Russia hints it will accept annexation as Crimean referendum nears

Russia's parliament is reportedly preparing legislation to make it easier for breakaway states to willingly join Russia – even as the legality of Crimean secession remains in doubt.

David Mdzinarishvili/Reuters
Pro-Ukrainian demonstrators react as an armored military vehicle, believed to be Russian, passes by outside the Crimean city of Simferopol today.

The prospects for a diplomatic solution to what some are calling Europe's worst crisis of the 21st century are growing dimmer by the day, with less than a week to go before Crimeans are set to vote on whether to leave Ukraine and join Russia.

The Mar. 16 referendum would offer Crimeans the option of either becoming part of Russia, or declaring their territory an independent state that's still formally part of Ukraine. But Crimea's pro-Russian legislature is already preparing a "roadmap" for joining Russia, including adopting the Russian rouble, dropping Ukrainian as an official language, and moving their clocks two hours forward to Moscow time.

Now Russia is signaling that it might be willing to take the unprecedented and politically explosive step of admitting Crimea into Russia, perhaps as an "autonomous republic" as it was in Ukraine.

If Russia did annex Crimea, it could mean a significant escalation of the crisis. In the past, Russia has supported breakaway territories such as Transnistria in Moldova and Nagorno Karabakh in Azerbaijan. Following its brief war with Georgia in 2008, Russia recognized the independence of two Georgian territories, Akhazia and South Ossetia, sundering a sovereign country. Western powers did something similar in 2008 by granting independence to Kosovo, which had been wrested from Serbia by NATO in a 1999 war.

But to actually bite off and swallow a chunk of sovereign territory is much rarer. Until now, Russia's effective seizure of Crimea has been relatively bloodless and enjoys widespread local support. But any move to annex it would likely spark intense global condemnation of Russia and turn a temporary crisis into a permanent bone of contention between Moscow and the West.

Russia's parliament will reportedly consider new legislation this week to "simplify procedures" for part of a foreign country that wants to join Russia. And the speaker of Russia's upper house of parliament, Valentina Matviyenko, said over the weekend that Moscow welcomed Crimea's referendum and slammed Western critics of the Crimean referendum. 

"I wonder why no one said that a referendum on Scotland’s independence, scheduled for September this year, is a priori illegal. We have not heard such opinions," ITAR-Tass quoted her as saying. "Then why should the people of Crimea be deprived of their legal right to self-determination?"

Ukraine's interim prime minister Arseniy Yatsenyuk, due to visit Washington on Wednesday to discuss the crisis with President Barack Obama, told journalists that Kiev will never surrender "a centimeter of Ukrainian land," which was won with "Ukrainian blood" in past generations.

Mr. Putin told German Chancellor Angela Merkel Sunday that Russia shares with the West a "common interest in de-escalating tension and returning the situation [in Ukraine] to normal as soon as possible," according to the Kremlin website.

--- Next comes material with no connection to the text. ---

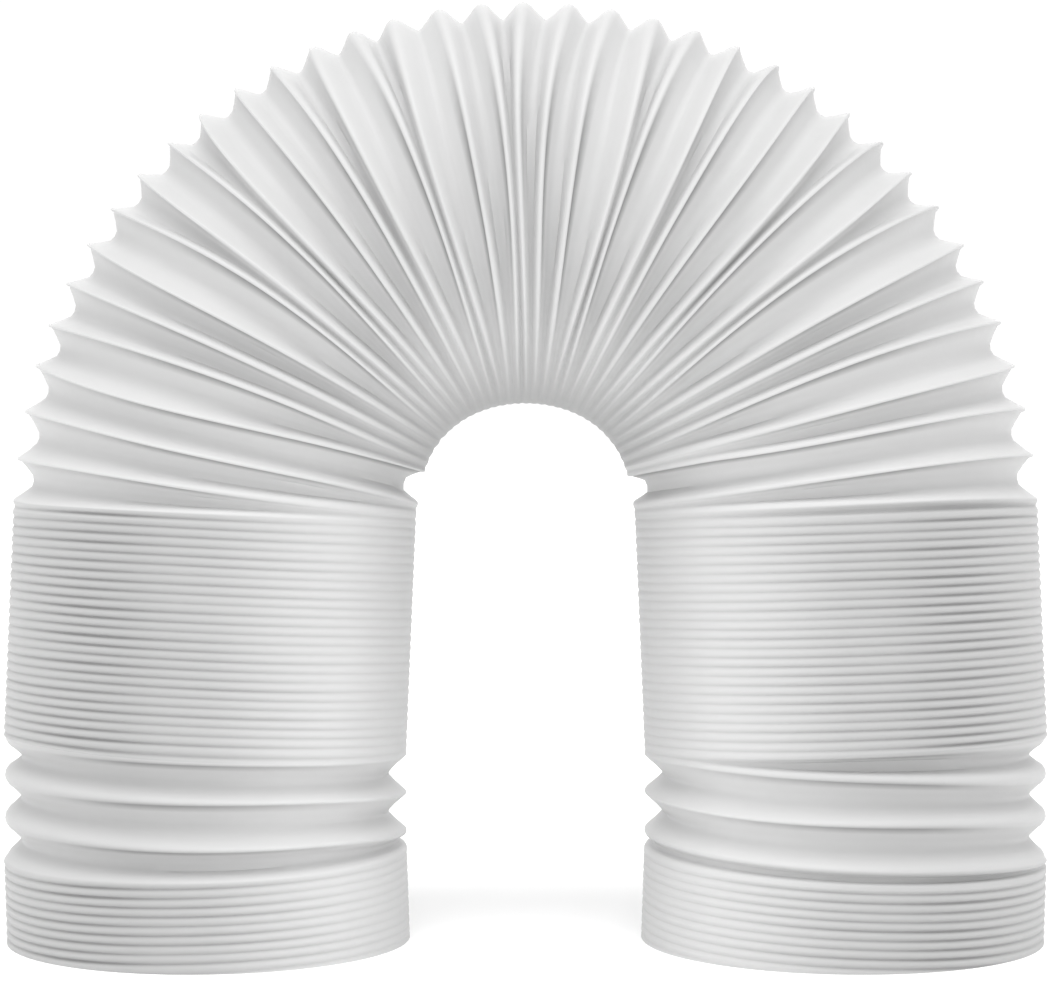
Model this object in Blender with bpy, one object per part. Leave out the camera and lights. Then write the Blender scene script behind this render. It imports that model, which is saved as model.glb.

But he went on to declare that the Crimean referendum is completely legal and that the main problem in Ukraine is the Kiev government's failure to rein in the "rampages" of right-wing extremists in the country.

Legal secessions

Neither the Russian and Crimean parliamentarians nor the interim government in Kiev and its Western backers have the surest legal footing for their respective positions.

Generally, secessionist referendums like those in Crimea have been regarded as illegal under international law if they lack support from their respective country's central government. London agreed to the Scottish independence vote, for example, making it legal. However, there have been exceptions like Kosovo, which Serbia opposed but the West recognized as legitimate. 

At the same time, Kiev's arguments against Crimean secession have been grounded in part in Ukraine's constitution – which the Maidan movement arguably ignored when it pushed to oust President Viktor Yanukovych, who was democratically elected in 2010. And Crimea was not "won" by Ukraine – it was given to Ukraine by Soviet leader Nikita Khrushchev in 1954, after some 200 years as part of Soviet Russia and the Russian Empire. 

As the potentially game-changing Crimean referendum draws closer, the narratives on all sides appear to be hardening and a diplomatic solution looks further away than ever.